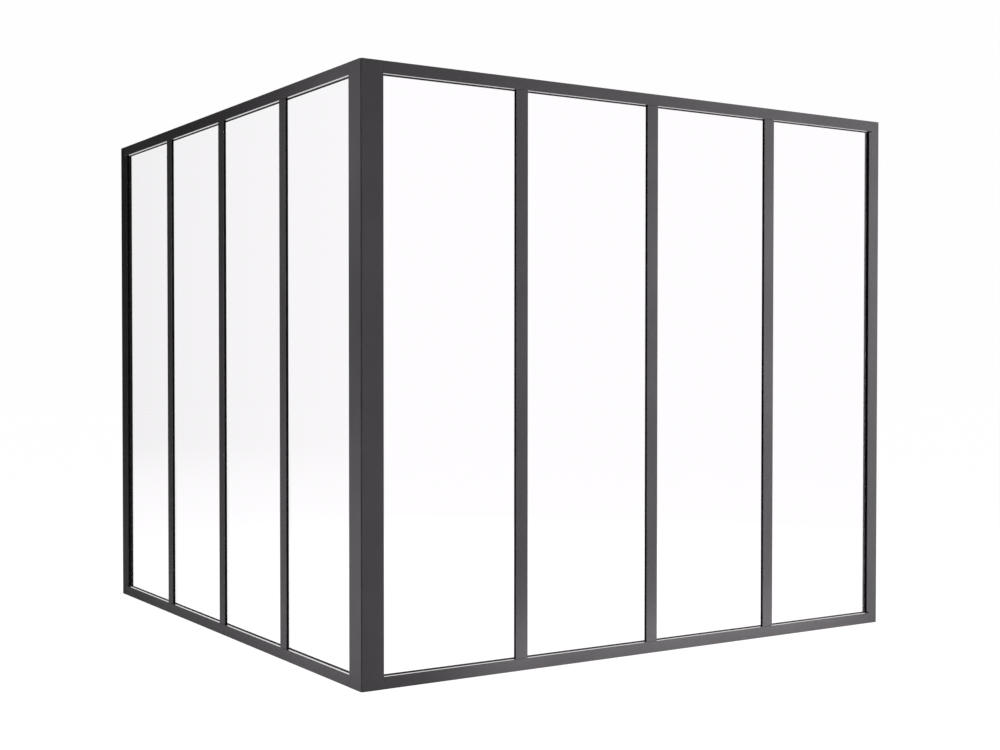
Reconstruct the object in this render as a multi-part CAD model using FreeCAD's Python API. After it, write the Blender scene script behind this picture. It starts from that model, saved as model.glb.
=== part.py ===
import FreeCAD, Part
import math
import os

from FreeCAD import Vector

# Corner glass partition: two framed walls that meet at a right angle, four tall bays each.
# The right wall runs along +X and the left wall along +Y from the outer corner.
# Every piece is drawn in the right wall's own frame: x along the wall, y from the outer face
# inwards and z up. The left wall is the same system, mirrored over the corner's diagonal.

# Overall sizes, mm
height = 2500.0
frame_depth = 40.0
right_length = 2915.0
left_length = 2865.0

# Faces of the members, seen from outside
rail_face = 50.0
right_jamb_face = 65.0
left_jamb_face = 90.0
right_corner_face = 102.0
left_corner_face = 105.0
mullion_face = 60.0

# Mullion centres, from the outer corner
right_first_mullion = 766.0
right_mullion_pitch = 705.0
left_first_mullion = 732.0
left_mullion_pitch = 691.0
mullions_per_wall = 3

# Extrusions
lip_cover = 15.0
lip_wall = 3.0
tube_wall = 2.0
arris = 1.0
joint_gap = 0.2

# Glazing
glass_thickness = 8.0
front_gasket_depth = 12.0
gasket_setback = 0.2
rear_gasket_depth = 2.0
rear_gasket_cover = 10.0
glass_edge_gap = 5.0
block_length = 100.0

# Glazing beads
bead_rise = 20.0
bead_depth = 10.0
bead_land = 3.0
bead_splay = 7.5
bead_wall = 1.5

# Mullion T-bar and its rear cap
flange_end_gap = 1.2
web_thickness = 6.0
web_to_glass = 4.0
tape_depth = 1.0
cap_width = 20.0
cap_depth = 4.0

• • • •

## Challenge
Set down verbatim only the lines between the start of the data above and the line with "joint_gap = 0.2", both boundaries included.

## Final result
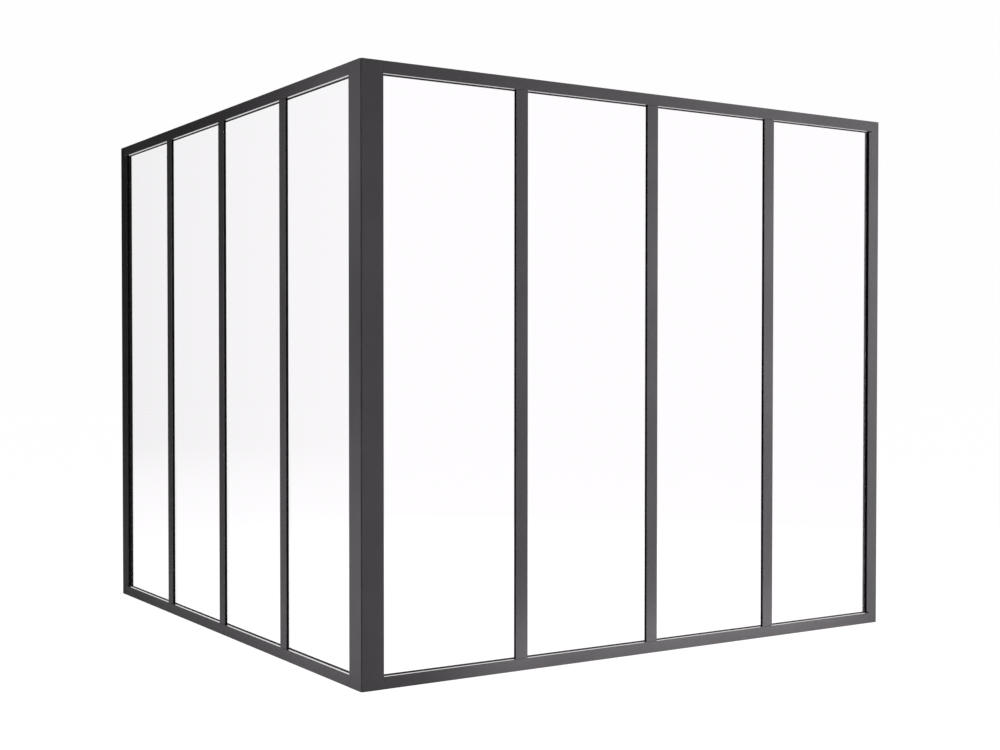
Reconstruct the object in this render as a multi-part CAD model using FreeCAD's Python API. After it, write the Blender scene script behind this picture. It starts from that model, saved as model.glb.
=== part.py ===
import FreeCAD, Part
import math
import os

from FreeCAD import Vector

# Corner glass partition: two framed walls that meet at a right angle, four tall bays each.
# The right wall runs along +X and the left wall along +Y from the outer corner.
# Every piece is drawn in the right wall's own frame: x along the wall, y from the outer face
# inwards and z up. The left wall is the same system, mirrored over the corner's diagonal.

# Overall sizes, mm
height = 2500.0
frame_depth = 40.0
right_length = 2915.0
left_length = 2865.0

# Faces of the members, seen from outside
rail_face = 50.0
right_jamb_face = 65.0
left_jamb_face = 90.0
right_corner_face = 102.0
left_corner_face = 105.0
mullion_face = 60.0

# Mullion centres, from the outer corner
right_first_mullion = 766.0
right_mullion_pitch = 705.0
left_first_mullion = 732.0
left_mullion_pitch = 691.0
mullions_per_wall = 3

# Extrusions
lip_cover = 15.0
lip_wall = 3.0
tube_wall = 2.0
arris = 1.0
joint_gap = 0.2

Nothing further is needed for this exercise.